Worst windows: Holy Week (the week before Easter), Filipino long weekends, and the week around typhoon cancellations when PAL reroutes or cancels domestic flights and everyone rings the same hotline. Expect 45+ minutes during those. If you can wait and you’re calling about a future trip, don’t.

One opinion: use Messenger for anything conversational. The agents answering there are the same team that answers the phone, but you get written confirmation automatically and can screenshot the whole exchange. It’s the best paper trail if a refund dispute escalates.

What to have ready

Interior economy cabin of a Philippine Airlines Airbus A321neo in flight with rows of seats visible
Cebu, Davao, Iloilo, and the rest of the domestic fleet run on A321neos. Seat pitch is tighter than long-haul — an exit row is worth the fee on any flight over two hours.

Before you dial, have:

  • Passport numbers and expiry for every passenger. If you’re flying to or through the Philippines, the airline checks the six-month expiry rule at booking, not at the gate.
  • Mabuhay Miles number if you have one.
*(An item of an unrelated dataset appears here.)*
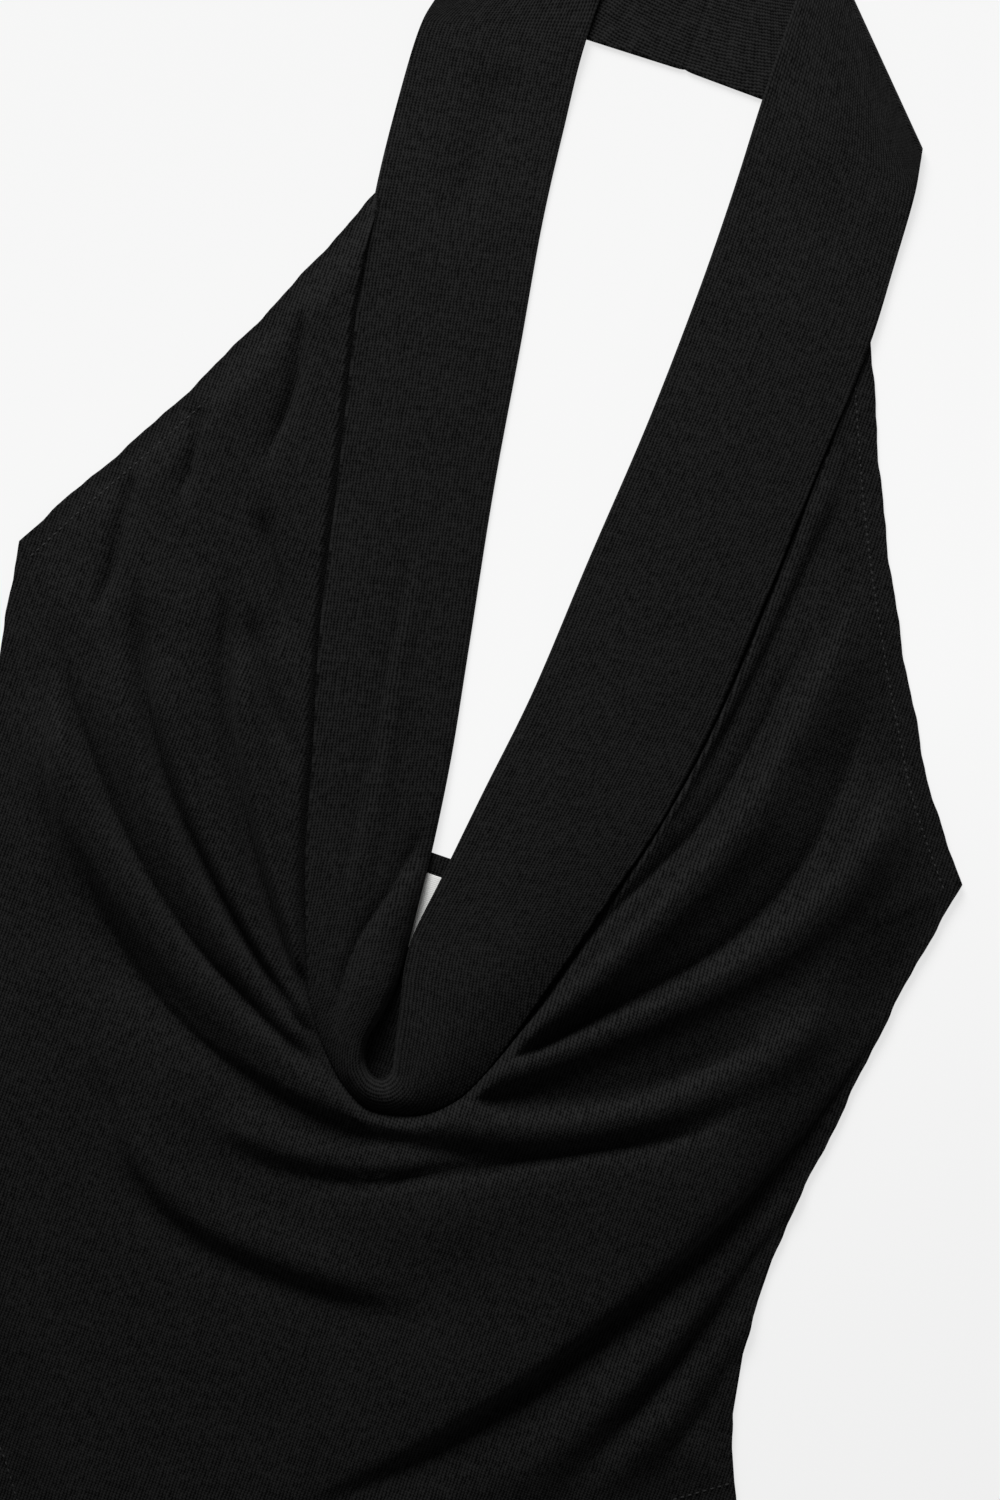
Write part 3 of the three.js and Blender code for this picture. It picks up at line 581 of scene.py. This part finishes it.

Elite-tier members get a shorter queue — mention the tier on the opening IVR.
  • The PNR (six-character code in your confirmation email) for any existing booking. Agents find records faster on PNR than on ticket number.
  • OFW documentation if you’re booking under the Overseas Filipino Worker discount — the agent will ask for OEC details and can’t apply the fare without them.
  • Credit card and billing address as filed with the card. PAL’s processor sometimes bounces international charges if the address doesn’t match exactly.

For name corrections — a single-letter fix, not a transfer — the phone is required. The website won’t let you alter a name field after ticketing. Same for infant and unaccompanied-minor bookings: the agent has to add them, the site can’t.

Booking online and other options

Row of digital departure board screens at an airport showing flight times and destinations
For domestic flights out of NAIA, online check-in opens 24 hours before departure and closes an hour early. PAL’s rule, not Manila airport’s.

For standard fares, the website at philippineairlines.com is faster than the call centre. The booking engine shows cash fares, Go Light (no bag) fares, and Mabuhay Miles redemptions in one search. Payment accepts Visa, Mastercard, Amex, JCB, and GCash for Philippines-issued cards.

Things the website handles fine: date changes inside the same fare class, seat selection (free for most fares from 24 hours out), adding Mabuhay Miles retroactively within 90 days of the flight, and basic refund requests for Flex fares. Things the website won’t handle: award-seat upgrades beyond the first cabin tier, group bookings of 10 or more, and visa-sensitive routing changes involving transit stops.

Messenger and Viber are both legitimate, and both can get you ticketed. Viber suits Philippines-based travellers since the airline blasts disruption alerts through that channel first. For the comparison with how Gulf and Asian carriers handle phone service, see our Emirates reservations guide.

The short version

  • US and Canada: 1-800-435-9725 (1-800-I-FLY-PAL). 24/7, toll-free.
  • Philippines: +63 2 8855-8888 landline or +63 919-056-2255 mobile.
  • Best call times: late evening US, early morning Manila. Avoid Holy Week and typhoon cancellations.
  • Have ready: passports with expiry, Mabuhay Miles number, PNR, billing address that matches the card.
  • Skip the phone for: simple bookings, seat picks, fare-flex changes, Mabuhay retro-credit. All live on the site or app.
  • Use the phone for: name corrections, award upgrades, groups of 10+, infants, unaccompanied minors, OFW discount fares.

Numbers verified April 2026 against philippineairlines.com’s contact pages. PAL publishes a scam-warning advisory listing its official channels — if a number or social account isn’t on that advisory, treat it as unofficial.